[BEGIN Supplied material]
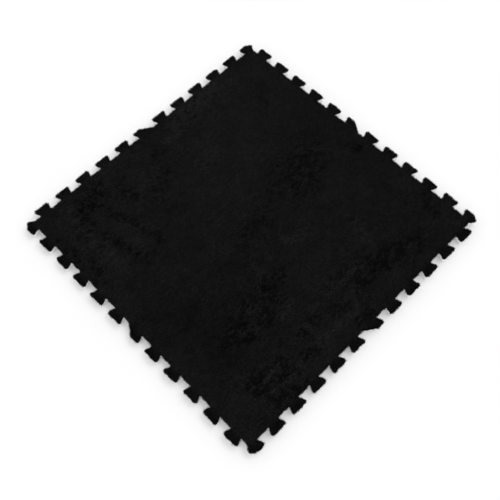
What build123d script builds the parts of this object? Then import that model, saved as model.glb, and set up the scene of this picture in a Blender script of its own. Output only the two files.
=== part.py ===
from build123d import *
import os

# Plush floor mat of four interlocking square tiles, in millimetres.
# The origin is on the floor under the middle of the mat, where the four tiles meet.
# +X is to the right, +Y to the rear, +Z up.

# Driving dimensions
TILE_PITCH = 300.0        # from the middle of one tile to the middle of the next
TILES_PER_SIDE = 2
TEETH_PER_SIDE = 6        # tabs along each side of one tile
TAB_TIP_WIDTH = 31.2      # the widest part of a dovetail tab, before its corners are rounded
TAB_HEIGHT = 8.0          # from the joint line out to the tab's tip, and in to the bottom of a gap
TOOTH_RADIUS = 2.0        # rounded corners of the tabs and gaps
CORNER_RUN = 11.5         # length of the slope between a tile's corner and the tip or the gap beside it
CUT_CLEARANCE = 0.3       # play between two tiles' cut edges

FOAM_THICKNESS = 10.0
FILM_THICKNESS = 0.3
BACKING_THICKNESS = 0.7
PILE_THICKNESS = 4.0

# Worked-out dimensions
HALF_TILE = TILE_PITCH / 2
TOOTH_PITCH = TILE_PITCH / TEETH_PER_SIDE
FLANK_SLANT = (TAB_TIP_WIDTH - TOOTH_PITCH / 2) / 2

LAYERS = (
    ("foam_base", FOAM_THICKNESS),
    ("glue_film", FILM_THICKNESS),
    ("knit_backing", BACKING_THICKNESS),
    ("plush_pile", PILE_THICKNESS),
)
ROWS = ("front", "rear")
COLUMNS = ("left", "right")


def side_edges():
    """One side of a tile from its left corner to its right corner, seen with the inside below.

    The side starts with a gap and ends with a tab, each with a straight slope to the tile's corner. It
    crosses the joint line, y = HALF_TILE, at every half tooth pitch, so the next tile's side fits it exactly.
    """
    tip = HALF_TILE + TAB_HEIGHT
    valley = HALF_TILE - TAB_HEIGHT

    points = [Vector(-HALF_TILE, HALF_TILE), Vector(-HALF_TILE + CORNER_RUN, valley)]
    for tooth in range(TEETH_PER_SIDE):
        gap_start = -HALF_TILE + tooth * TOOTH_PITCH
        tab_start = gap_start + TOOTH_PITCH / 2
        if tooth > 0:
            points.append(Vector(gap_start + FLANK_SLANT, tip))
            points.append(Vector(gap_start - FLANK_SLANT, valley))
        points.append(Vector(tab_start + FLANK_SLANT, valley))
        points.append(Vector(tab_start - FLANK_SLANT, tip))
    points.append(Vector(HALF_TILE - CORNER_RUN, tip))
    points.append(Vector(HALF_TILE, HALF_TILE))
    return FilletPolyline(*points, radius=TOOTH_RADIUS).edges()


def tile_outline():
    """The outline of one tile: the same side four times round, less half the cut clearance."""
    side = side_edges()
    edges = [edge.rotate(Axis.Z, -90 * turn) for turn in range(4) for edge in side]
    outline = Wire(edges)
    return Face(outline.offset_2d(-CUT_CLEARANCE / 2))


def layer_solid(outline, bottom, thickness, x, y):
    """One layer of one tile, as a flat sheet of the tile's outline."""
    return extrude(Pos(x, y, bottom) * outline, amount=thickness, dir=(0, 0, 1))


def build():
    """Every node of the mat, by name."""
    outline = tile_outline()
    nodes = {}
    for row, row_name in enumerate(ROWS):
        for column, column_name in enumerate(COLUMNS):
            x = (column - (TILES_PER_SIDE - 1) / 2) * TILE_PITCH
            y = (row - (TILES_PER_SIDE - 1) / 2) * TILE_PITCH
            bottom = 0.0
            for layer_name, thickness in LAYERS:
                name = f"{layer_name}_{row_name}_{column_name}"
                nodes[name] = layer_solid(outline, bottom, thickness, x, y)
                bottom += thickness
    return nodes


os.makedirs("parts", exist_ok=True)
for node_name, solid in build().items():
    solid.label = node_name
    export_step(solid, f"parts/{node_name}.step")
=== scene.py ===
import math

import bpy
import numpy as np
from mathutils import Matrix, Vector
from mathutils.geometry import delaunay_2d_cdt
from mathutils.kdtree import KDTree


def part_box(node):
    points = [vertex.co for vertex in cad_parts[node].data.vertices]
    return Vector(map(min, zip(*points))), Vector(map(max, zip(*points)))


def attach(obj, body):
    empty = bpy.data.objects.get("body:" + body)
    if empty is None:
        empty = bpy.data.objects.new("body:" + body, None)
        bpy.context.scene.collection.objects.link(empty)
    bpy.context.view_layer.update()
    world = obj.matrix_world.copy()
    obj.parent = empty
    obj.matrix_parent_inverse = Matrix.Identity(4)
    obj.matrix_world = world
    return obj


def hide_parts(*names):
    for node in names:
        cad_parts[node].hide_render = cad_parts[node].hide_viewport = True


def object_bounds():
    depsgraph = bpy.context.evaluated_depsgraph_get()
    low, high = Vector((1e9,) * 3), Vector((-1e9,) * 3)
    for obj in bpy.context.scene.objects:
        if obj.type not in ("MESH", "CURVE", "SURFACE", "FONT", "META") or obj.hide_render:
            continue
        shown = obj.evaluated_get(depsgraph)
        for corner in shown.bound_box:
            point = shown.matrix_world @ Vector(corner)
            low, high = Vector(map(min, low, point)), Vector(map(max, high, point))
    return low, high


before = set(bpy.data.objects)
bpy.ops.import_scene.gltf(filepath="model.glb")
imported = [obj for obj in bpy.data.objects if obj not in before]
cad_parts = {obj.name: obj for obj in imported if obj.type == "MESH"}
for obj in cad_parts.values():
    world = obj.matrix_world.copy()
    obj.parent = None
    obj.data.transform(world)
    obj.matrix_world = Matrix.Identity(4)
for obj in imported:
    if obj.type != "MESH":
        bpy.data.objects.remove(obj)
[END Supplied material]
## Given request
Take the data above and return it exactly.

## Response to the exercise
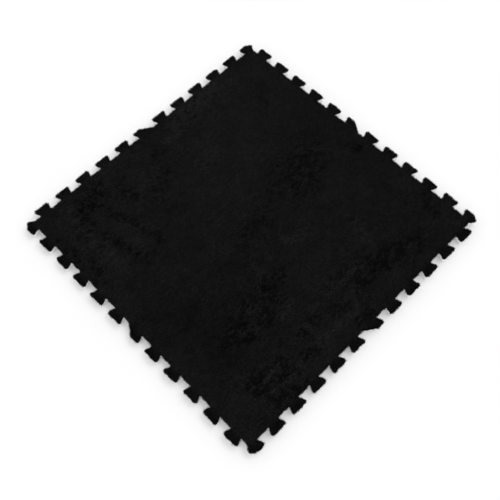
What build123d script builds the parts of this object? Then import that model, saved as model.glb, and set up the scene of this picture in a Blender script of its own. Output only the two files.
=== part.py ===
from build123d import *
import os

# Plush floor mat of four interlocking square tiles, in millimetres.
# The origin is on the floor under the middle of the mat, where the four tiles meet.
# +X is to the right, +Y to the rear, +Z up.

# Driving dimensions
TILE_PITCH = 300.0        # from the middle of one tile to the middle of the next
TILES_PER_SIDE = 2
TEETH_PER_SIDE = 6        # tabs along each side of one tile
TAB_TIP_WIDTH = 31.2      # the widest part of a dovetail tab, before its corners are rounded
TAB_HEIGHT = 8.0          # from the joint line out to the tab's tip, and in to the bottom of a gap
TOOTH_RADIUS = 2.0        # rounded corners of the tabs and gaps
CORNER_RUN = 11.5         # length of the slope between a tile's corner and the tip or the gap beside it
CUT_CLEARANCE = 0.3       # play between two tiles' cut edges

FOAM_THICKNESS = 10.0
FILM_THICKNESS = 0.3
BACKING_THICKNESS = 0.7
PILE_THICKNESS = 4.0

# Worked-out dimensions
HALF_TILE = TILE_PITCH / 2
TOOTH_PITCH = TILE_PITCH / TEETH_PER_SIDE
FLANK_SLANT = (TAB_TIP_WIDTH - TOOTH_PITCH / 2) / 2

LAYERS = (
    ("foam_base", FOAM_THICKNESS),
    ("glue_film", FILM_THICKNESS),
    ("knit_backing", BACKING_THICKNESS),
    ("plush_pile", PILE_THICKNESS),
)
ROWS = ("front", "rear")
COLUMNS = ("left", "right")


def side_edges():
    """One side of a tile from its left corner to its right corner, seen with the inside below.

    The side starts with a gap and ends with a tab, each with a straight slope to the tile's corner. It
    crosses the joint line, y = HALF_TILE, at every half tooth pitch, so the next tile's side fits it exactly.
    """
    tip = HALF_TILE + TAB_HEIGHT
    valley = HALF_TILE - TAB_HEIGHT

    points = [Vector(-HALF_TILE, HALF_TILE), Vector(-HALF_TILE + CORNER_RUN, valley)]
    for tooth in range(TEETH_PER_SIDE):
        gap_start = -HALF_TILE + tooth * TOOTH_PITCH
        tab_start = gap_start + TOOTH_PITCH / 2
        if tooth > 0:
            points.append(Vector(gap_start + FLANK_SLANT, tip))
            points.append(Vector(gap_start - FLANK_SLANT, valley))
        points.append(Vector(tab_start + FLANK_SLANT, valley))
        points.append(Vector(tab_start - FLANK_SLANT, tip))
    points.append(Vector(HALF_TILE - CORNER_RUN, tip))
    points.append(Vector(HALF_TILE, HALF_TILE))
    return FilletPolyline(*points, radius=TOOTH_RADIUS).edges()


def tile_outline():
    """The outline of one tile: the same side four times round, less half the cut clearance."""
    side = side_edges()
    edges = [edge.rotate(Axis.Z, -90 * turn) for turn in range(4) for edge in side]
    outline = Wire(edges)
    return Face(outline.offset_2d(-CUT_CLEARANCE / 2))


def layer_solid(outline, bottom, thickness, x, y):
    """One layer of one tile, as a flat sheet of the tile's outline."""
    return extrude(Pos(x, y, bottom) * outline, amount=thickness, dir=(0, 0, 1))


def build():
    """Every node of the mat, by name."""
    outline = tile_outline()
    nodes = {}
    for row, row_name in enumerate(ROWS):
        for column, column_name in enumerate(COLUMNS):
            x = (column - (TILES_PER_SIDE - 1) / 2) * TILE_PITCH
            y = (row - (TILES_PER_SIDE - 1) / 2) * TILE_PITCH
            bottom = 0.0
            for layer_name, thickness in LAYERS:
                name = f"{layer_name}_{row_name}_{column_name}"
                nodes[name] = layer_solid(outline, bottom, thickness, x, y)
                bottom += thickness
    return nodes


os.makedirs("parts", exist_ok=True)
for node_name, solid in build().items():
    solid.label = node_name
    export_step(solid, f"parts/{node_name}.step")
=== scene.py ===
import math

import bpy
import numpy as np
from mathutils import Matrix, Vector
from mathutils.geometry import delaunay_2d_cdt
from mathutils.kdtree import KDTree


def part_box(node):
    points = [vertex.co for vertex in cad_parts[node].data.vertices]
    return Vector(map(min, zip(*points))), Vector(map(max, zip(*points)))


def attach(obj, body):
    empty = bpy.data.objects.get("body:" + body)
    if empty is None:
        empty = bpy.data.objects.new("body:" + body, None)
        bpy.context.scene.collection.objects.link(empty)
    bpy.context.view_layer.update()
    world = obj.matrix_world.copy()
    obj.parent = empty
    obj.matrix_parent_inverse = Matrix.Identity(4)
    obj.matrix_world = world
    return obj


def hide_parts(*names):
    for node in names:
        cad_parts[node].hide_render = cad_parts[node].hide_viewport = True


def object_bounds():
    depsgraph = bpy.context.evaluated_depsgraph_get()
    low, high = Vector((1e9,) * 3), Vector((-1e9,) * 3)
    for obj in bpy.context.scene.objects:
        if obj.type not in ("MESH", "CURVE", "SURFACE", "FONT", "META") or obj.hide_render:
            continue
        shown = obj.evaluated_get(depsgraph)
        for corner in shown.bound_box:
            point = shown.matrix_world @ Vector(corner)
            low, high = Vector(map(min, low, point)), Vector(map(max, high, point))
    return low, high


before = set(bpy.data.objects)
bpy.ops.import_scene.gltf(filepath="model.glb")
imported = [obj for obj in bpy.data.objects if obj not in before]
cad_parts = {obj.name: obj for obj in imported if obj.type == "MESH"}
for obj in cad_parts.values():
    world = obj.matrix_world.copy()
    obj.parent = None
    obj.data.transform(world)
    obj.matrix_world = Matrix.Identity(4)
for obj in imported:
    if obj.type != "MESH":
        bpy.data.objects.remove(obj)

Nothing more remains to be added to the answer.